> WHAT IS REQUIRED
Locate all lines in the data below that hold "empty" and show them.

> DATASET EXCERPT
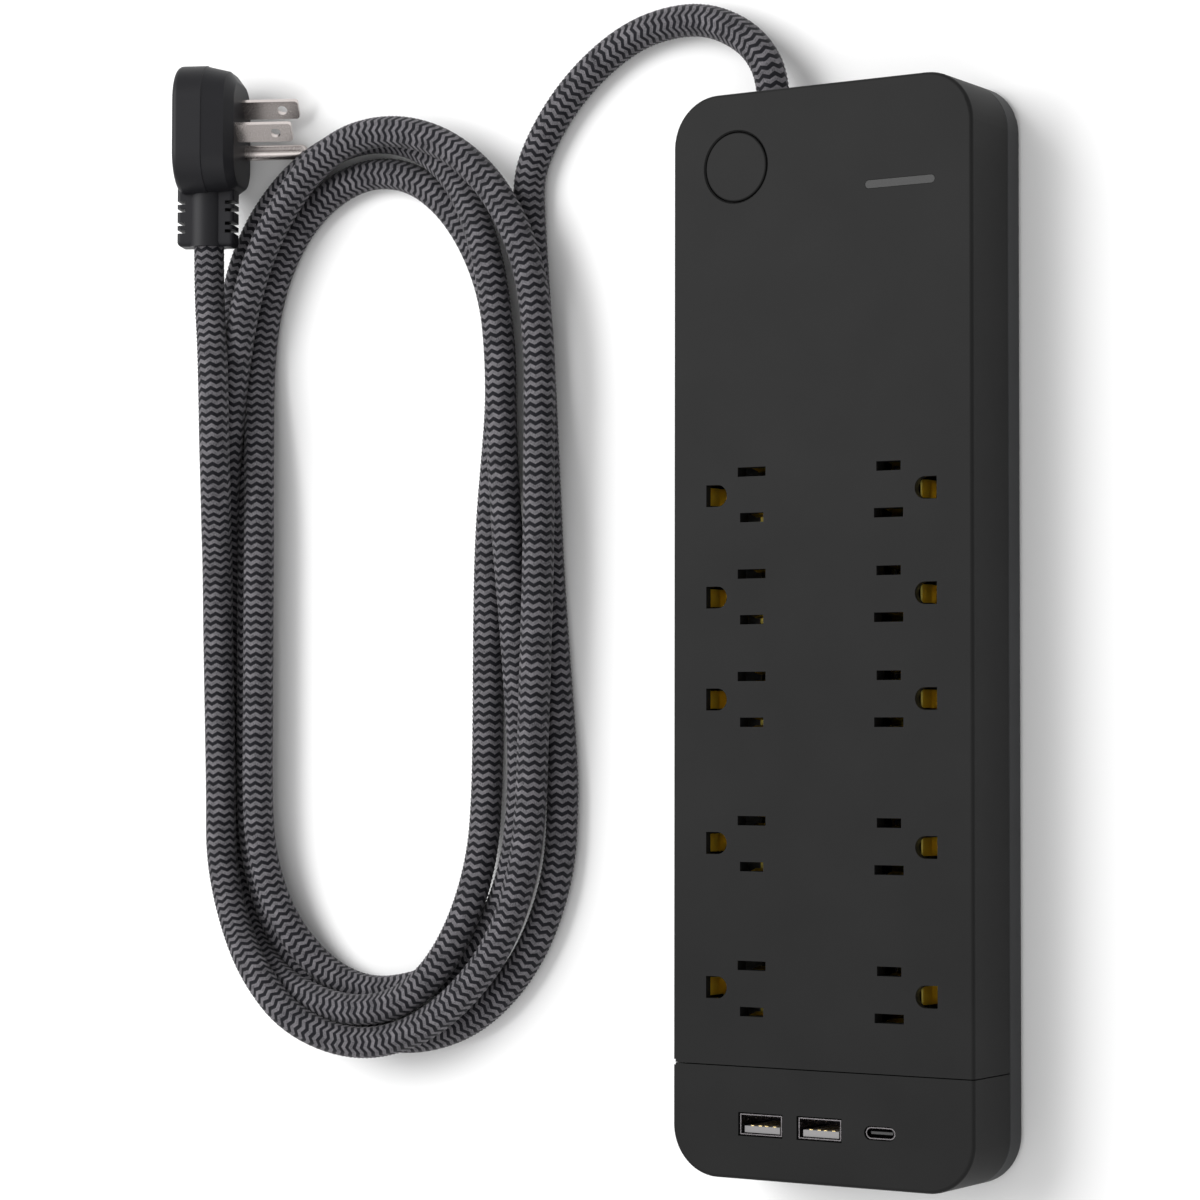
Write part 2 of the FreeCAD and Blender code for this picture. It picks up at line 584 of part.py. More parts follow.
def make_usb_board():
    """USB charger board, its transformer and its capacitors."""
    export("usb_board", box(-31, 31, -147, -112, USB_BOARD_Z, USB_TOP_Z))
    core = box(17, 31, -127, -114, USB_TOP_Z, USB_TOP_Z + 11)
    winding = box(18.5, 29.5, -130, -111.5, USB_TOP_Z + 2.5, USB_TOP_Z + 8.5)
    export("usb_transformer", core.fuse(winding).removeSplitter())
    cans = [rod(r, x, USB_CAN_Y, USB_TOP_Z, USB_TOP_Z + h) for r, x, h in USB_CANS]
    export("usb_capacitors", Part.makeCompound(cans))


def make_usb_a(index, x):
    """Upright USB-A socket: metal shell, plastic tongue and its four contacts."""
    half_w = USB_A_SHELL[0] / 2
    half_h = USB_A_SHELL[1] / 2
    skin = 0.3
    shell = box(x - half_w, x + half_w, USB_Y - half_h, USB_Y + half_h, USB_TOP_Z, USB_SHELL_TOP)
    inside = box(x - half_w + skin, x + half_w - skin, USB_Y - half_h + skin, USB_Y + half_h - skin, 13, 40)
    export("usb_a_shell_%d" % index, shell.cut(inside))
    tongue = box(x - 5.55, x + 5.55, USB_Y - 2.3, USB_Y - 0.5, 13.0, USB_SHELL_TOP - 0.7)
    top = USB_SHELL_TOP - 1.4
    grooves = [box(px - 0.5, px + 0.5, USB_Y - 0.7, USB_Y, 15.0, top) for px in contact_x(x)]
    export("usb_a_tongue_%d" % index, tongue.cut(grooves))
    return [box(px - 0.5, px + 0.5, USB_Y - 0.7, USB_Y - 0.35, 15.0, top) for px in contact_x(x)]


def contact_x(x):
    """Places of a USB-A socket's four contacts across its width."""
    return [x + offset for offset in (-3.5, -1.0, 1.0, 3.5)]


def make_usb_c():
    """Upright USB-C socket: metal shell and tongue."""
    width, height = USB_C_SHELL
    shell = oblong(width, height, USB_C_X, USB_Y, USB_TOP_Z, USB_SHELL_TOP)
    export("usb_c_shell", shell.cut(oblong(width - 0.6, height - 0.6, USB_C_X, USB_Y, 20, 40)))
    tongue = box(USB_C_X - 3.35, USB_C_X + 3.35, USB_Y - 0.35, USB_Y + 0.35, 20, USB_SHELL_TOP - 0.9)
    export("usb_c_tongue", tongue)


def make_usb_ports():
    """All three sockets."""
    contacts = []
    for index, x in enumerate(USB_A_X, 1):
        contacts += make_usb_a(index, x)
    export("usb_contacts", Part.makeCompound(contacts))
    make_usb_c()


# ---------------------------------------------------------------- lead

def clamp_screw_x():
    """Places of the two clamp screws across the lead."""
    return (CORD_EXIT_X - CLAMP_SCREW_OFF, CORD_EXIT_X + CLAMP_SCREW_OFF)


def turned(profile):
    """Solid of revolution about the lead's exit axis from (radius, y) points."""
    points = [(CORD_EXIT_X + r, y, CORD_EXIT_Z) for r, y in profile]
    wire = Part.makePolygon([V(*p) for p in points] + [V(*points[0])])
    return Part.Face(wire).revolve(V(CORD_EXIT_X, 0, CORD_EXIT_Z), Y_AXIS, 360)


def make_bush(arch):
    """Tapered strain relief held in the end wall."""
    inner = HALF_L - WALL
    profile = [(3.0, BUSH_Y[0]), (5.6, BUSH_Y[0]), (6.1, inner - 2.2), (8.2, inner - 2.2), (8.2, inner - 0.1),
               (6.6, inner - 0.1), (6.6, HALF_L + 0.4), (5.6, BUSH_Y[1]), (3.0, BUSH_Y[1])]
    export("cord_bush", turned(profile).cut(arch))


def make_clamp():
    """Bar that arches over the strain relief's tail, and its two screws."""
    half_x, half_y = CLAMP_HALF
    y0 = CLAMP_Y - half_y
    y1 = CLAMP_Y + half_y
    top = CORD_EXIT_Z + CLAMP_THICK
    bar = box(CORD_EXIT_X - half_x, CORD_EXIT_X + half_x, y0, y1, CORD_EXIT_Z, top)
    upper = box(-REACH, REACH, y0, y1, CORD_EXIT_Z, REACH)
    bar = bar.fuse(bush_hole(CLAMP_ARCH_R[1], y0, y1).common(upper))
    holes = [rod(CLAMP_SCREW_R + 0.4, x, CLAMP_Y, 5, 30) for x in clamp_screw_x()]
    export("cord_clamp", bar.cut([bush_hole(CLAMP_ARCH_R[0], 130, 150)] + holes).removeSplitter())
    screws = []
    for x in clamp_screw_x():
        head = rod(CLAMP_HEAD_R, x, CLAMP_Y, top, top + 1.6)
        screws.append(head.fuse(rod(CLAMP_SCREW_R, x, CLAMP_Y, 6, top + 0.4)).removeSplitter())
    export("clamp_screws", Part.makeCompound(screws))


def make_leads():
    """The three insulated cores from the lead's end, and the switched core."""
    for name, route in CORE_ROUTES.items():
        export(name, tube(route, CORE_R)[0])


def half_ellipse(spec, sign):
    """Half of an upright ellipse, above (1) or below (-1) its centre."""
    x, y, half_w, half_l = spec
    outline = Part.Ellipse(V(x, y + half_l, 0), V(x + half_w, y, 0), V(x, y, 0)).toShape()
    start = y if sign > 0 else y - REACH
    return outline.common(box(x - REACH, x + REACH, start, start + REACH, -1, 1)).Edges


def stadium(top, bottom):
    """Closed face of two half ellipses joined by straight sides."""
    edges = half_ellipse(top, 1) + half_ellipse(bottom, -1)
    for side in (-1, 1):
        high = V(top[0] + side * top[2], top[1], 0)
        low = V(bottom[0] + side * bottom[2], bottom[1], 0)
        edges.append(Part.LineSegment(high, low).toShape())
    return Part.Face(Part.Wire(Part.__sortEdges__(edges)))


def coil_prism(z0, z1):
    """The coil's plan shape between two heights."""
    outer = stadium(COIL_OUTER_TOP, COIL_OUTER_BOTTOM)
    inner = stadium(COIL_INNER_TOP, COIL_INNER_BOTTOM)
    prism_at_zero = outer.cut(inner).extrude(V(0, 0, z1 - z0))
    prism_at_zero.translate(V(0, 0, z0))
    return prism_at_zero


def make_coil():
    """Outer shape of the coiled lead, with room for the plug that rests on it."""
    over_coil = box(*RELIEF_SPACE, COIL_TOP_Z + 1)
    beside_coil = box(*PIN_SPACE[:4], -1, PIN_SPACE[4])
    return coil_prism(0, COIL_TOP_Z).cut([over_coil, beside_coil])


def make_run(name, route, coil):
    """One uncoiled run of the lead, ended where it meets the coil."""
    bar, length, radii = tube(route, CORD_R)
    ratio = bar.Volume / (math.pi * CORD_R ** 2 * length)
    print(name, "length %.1f volume ratio %.4f radii" % (length, ratio), ["%.0f" % r for r in radii])
    export(name, bar.cut(coil))
    return bar


def make_cord():
    """Lead from the strain relief to the plug; returns its two uncoiled runs."""
    coil = make_coil()
    export("cord_coil", coil)
    arch = make_run("cord_arch", ARCH_ROUTE, coil_prism(-1, COIL_TOP_Z))
    tail = make_run("cord_tail", TAIL_ROUTE, coil)
    return arch, tail


# ---------------------------------------------------------------- plug

def plug_frame():
    """Placement of the plug: X along its prongs, Y towards its lead, Z across and downwards."""
    tilt = math.radians(PLUG_TILT)
    prong = V(math.cos(tilt), 0, -math.sin(tilt))
    lead = V(0, -1, 0)
    across = prong.cross(lead)
    matrix = FreeCAD.Matrix(prong.x, lead.x, across.x, PLUG_CENTRE.x,
                            prong.y, lead.y, across.y, PLUG_CENTRE.y,
                            prong.z, lead.z, across.z, PLUG_CENTRE.z, 0, 0, 0, 1)
    return FreeCAD.Placement(matrix)


def placed(shape):
    """Shape moved from plug coordinates to where the plug lies."""
    shape.Placement = plug_frame().multiply(shape.Placement)
    return shape


def plug_section(x, far_in, near_in, side_in):
    """Rounded outline across the prongs at a place along them."""
    y0 = -PLUG_HALF[0] + far_in
    y1 = PLUG_HALF[0] - near_in
    z1 = PLUG_HALF[1] - side_in
    r = PLUG_CORNER_R - side_in
    slab = Part.makeBox(1, y1 - y0, 2 * z1, V(x, y0, -z1))
    slab = slab.makeFillet(r, [e for e in slab.Edges if e.BoundBox.XLength > 0.9])
    end = [f for f in slab.Faces if f.BoundBox.XMax < x + 1e-6]
    return end[0].OuterWire


def plug_shell():
    """Body of the plug: a straight back half and a front half that narrows."""
    wires = [plug_section(*section) for section in PLUG_SECTIONS]
    spans = [Part.makeLoft([a, b], True, True) for a, b in zip(wires, wires[1:])]
    body = spans[0].fuse(spans[1:]).removeSplitter()
    back = [e for e in body.Edges if e.BoundBox.XMax < PLUG_SECTIONS[0][0] + 0.01]
    front = [e for e in body.Edges if e.BoundBox.XMin > PLUG_SECTIONS[-1][0] - 0.01]
    return body.makeFillet(PLUG_BACK_EDGE_R, back).makeFillet(PLUG_FRONT_EDGE_R, front)


def prong_spots():
    """Each prong's place in the prong face as (along the lead, across)."""
    roll = math.radians(PLUG_ROLL)
    toward = (math.cos(roll), math.sin(roll))
    apart = (-math.sin(roll), math.cos(roll))
    middle = BLADE_LINE_BACK
    spot = {}
    for name, offset in (("plug_blade_line", BLADE_OFFSET), ("plug_blade_neutral", -BLADE_OFFSET)):
        spot[name] = (middle * toward[0] + offset * apart[0], middle * toward[1] + offset * apart[1])
    ground = middle + GROUND_OFFSET
    spot["plug_ground_pin"] = (ground * toward[0], ground * toward[1])
    return spot


def make_blade(place):
    """Flat blade with a detent hole, its flat side across the blades' line."""
    width, thick = BLADE_SIZE
    blade = box(PRONG_ROOT, BLADE_TIP, -width / 2, width / 2, -thick / 2, thick / 2)
    tip_edges = [e for e in blade.Edges if e.BoundBox.XMin > BLADE_TIP - 0.1 and e.BoundBox.YLength < 0.1]
    blade = blade.makeFillet(BLADE_CORNER_R, tip_edges)
    hole = rod(BLADE_HOLE_R, BLADE_TIP - BLADE_HOLE_FROM_TIP, 0, -2, 2)
    blade = blade.cut(hole)
    blade.rotate(V(0, 0, 0), X_AXIS, PLUG_ROLL)
    blade.translate(V(0, place[0], place[1]))
    return blade


def make_pin(place):
    """Round ground pin with a domed tip."""
    pin = Part.makeCylinder(PIN_R, PIN_TIP - PRONG_ROOT, V(PRONG_ROOT, place[0], place[1]), X_AXIS)
    tip = [e for e in pin.Edges if e.BoundBox.XMin > PIN_TIP - 0.1]
    return pin.makeFillet(PIN_R - 0.4, tip)


def relief_grooves():
    """Grooves across both edges of the strain relief's web."""
    deep, width = RELIEF_GROOVE
    grooves = []
    for y in RELIEF_GROOVE_Y:
        for side in (-1, 1):
            x = RELIEF_X + side * (RELIEF_WEB[0] - 1)
            grooves.append(box(x - deep, x + deep, y, y + width, -RELIEF_WEB[1] - 1, RELIEF_WEB[1] + 1))
    return grooves


def make_relief():
    """Grooved strain relief: a round core with a flat web on each side."""
    y0, y1 = RELIEF_Y
    root = y0 - 8
    half_w, half_t = RELIEF_WEB
    core = Part.makeCylinder(RELIEF_CORE_R, y1 - root, V(RELIEF_X, root, 0), Y_AXIS)
    web = box(RELIEF_X - half_w, RELIEF_X + half_w, y0 - 3, y1, -half_t, half_t)
    web = web.makeFillet(1.2, [e for e in web.Edges if e.BoundBox.YLength > 5])
    corners = [e for e in web.Edges if e.BoundBox.YMin > y1 - 0.01 and e.BoundBox.ZLength > 3]
    web = web.makeFillet(1.5, corners)
    dome = Part.makeSphere(RELIEF_CORE_R, V(RELIEF_X, root, 0))
    return core.fuse([web, dome]).cut(relief_grooves()).removeSplitter()


def make_plug(tail):
    """Moulded flat plug with two blades and a ground pin."""
    prongs = {}
    for name, place in prong_spots().items():
        prongs[name] = make_pin(place) if name == "plug_ground_pin" else make_blade(place)
    body = plug_shell()
    relief = make_relief().cut(body)
    export("plug_body", placed(body.cut(list(prongs.values()))))
    export("plug_relief", placed(relief).cut(tail))
    for name, prong in prongs.items():
        export(name, placed(prong))


def main():
    """Builds every sub-part."""
    os.makedirs("parts", exist_ok=True)
    make_base()
    make_covers()
    make_fasteners()
    for side, name in ((-1, "left"), (1, "right")):
        make_bars(side, name)
        make_carrier(side, name)
    make_button()
    make_switch()
    make_indicator()
    make_surge_board()
    make_usb_board()
    make_usb_ports()
    arch, tail = make_cord()
    make_bush(arch)
    make_clamp()
    make_leads()
    make_plug(tail)


main()
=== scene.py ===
import math

import bpy
import numpy as np
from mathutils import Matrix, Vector


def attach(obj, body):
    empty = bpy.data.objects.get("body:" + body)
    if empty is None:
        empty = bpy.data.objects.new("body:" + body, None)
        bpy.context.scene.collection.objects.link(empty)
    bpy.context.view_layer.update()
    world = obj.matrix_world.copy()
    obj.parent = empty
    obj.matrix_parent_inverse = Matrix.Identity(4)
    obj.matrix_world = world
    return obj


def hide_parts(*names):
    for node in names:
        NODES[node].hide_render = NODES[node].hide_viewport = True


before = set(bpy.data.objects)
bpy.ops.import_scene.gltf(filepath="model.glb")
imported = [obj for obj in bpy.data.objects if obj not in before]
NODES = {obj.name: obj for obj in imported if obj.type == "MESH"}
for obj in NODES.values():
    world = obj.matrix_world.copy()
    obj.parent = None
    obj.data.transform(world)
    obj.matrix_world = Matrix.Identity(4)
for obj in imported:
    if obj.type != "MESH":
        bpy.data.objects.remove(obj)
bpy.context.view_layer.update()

MM = 0.001

# Camera at the viewing angle that shows the outlet face and its right side
CAMERA_AT = (464.33 * MM, -28.65 * MM, 872.17 * MM)
CAMERA_TURN = (2.28, 32.47, 0.12)
CAMERA_LENS = 105.09
CAMERA_SENSOR = 36.0

# Lead
ARCH = (
    (-24.3, 148.0, 12.6), (-24.8, 157.5, 12.5), (-29.8, 166.5, 11.4), (-38.0, 173.2, 9.8),
    (-49.5, 178.3, 7.5), (-62.5, 179.3, 5.9), (-76.0, 176.8, 5.0), (-89.0, 169.8, 4.8),
    (-100.5, 159.7, 4.8), (-109.0, 148.0, 4.8), (-113.3, 138.0, 4.8), (-112.8, 126.0, 4.8),
    (-111.5, 108.0, 4.8),
)
TAIL = (
    (-222.3, 23.5, 15.5), (-220.4, 36.0, 18.6), (-218.1, 48.0, 22.0), (-217.3, 60.0, 23.7),
    (-217.5, 72.0, 23.9), (-218.5, 84.0, 23.2), (-220.1, 94.0, 21.8), (-221.6, 103.0, 20.8),
    (-223.0, 114.0, 19.7), (-223.4, 127.0, 19.3),
)

# The coil's innermost lane: an oval of two straight sides and two half ellipses
OVAL_X = -170.4
OVAL_HALF_WIDTH = 44.0
OVAL_TOP_Y = 85.0
OVAL_BOTTOM_Y = -50.0
OVAL_TOP_RISE = 58.7
OVAL_BOTTOM_RISE = 55.7
POINTS_PER_TURN = 36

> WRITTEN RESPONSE
    empty = bpy.data.objects.get("body:" + body)
    if empty is None:
        empty = bpy.data.objects.new("body:" + body, None)
        bpy.context.scene.collection.objects.link(empty)
    obj.parent = empty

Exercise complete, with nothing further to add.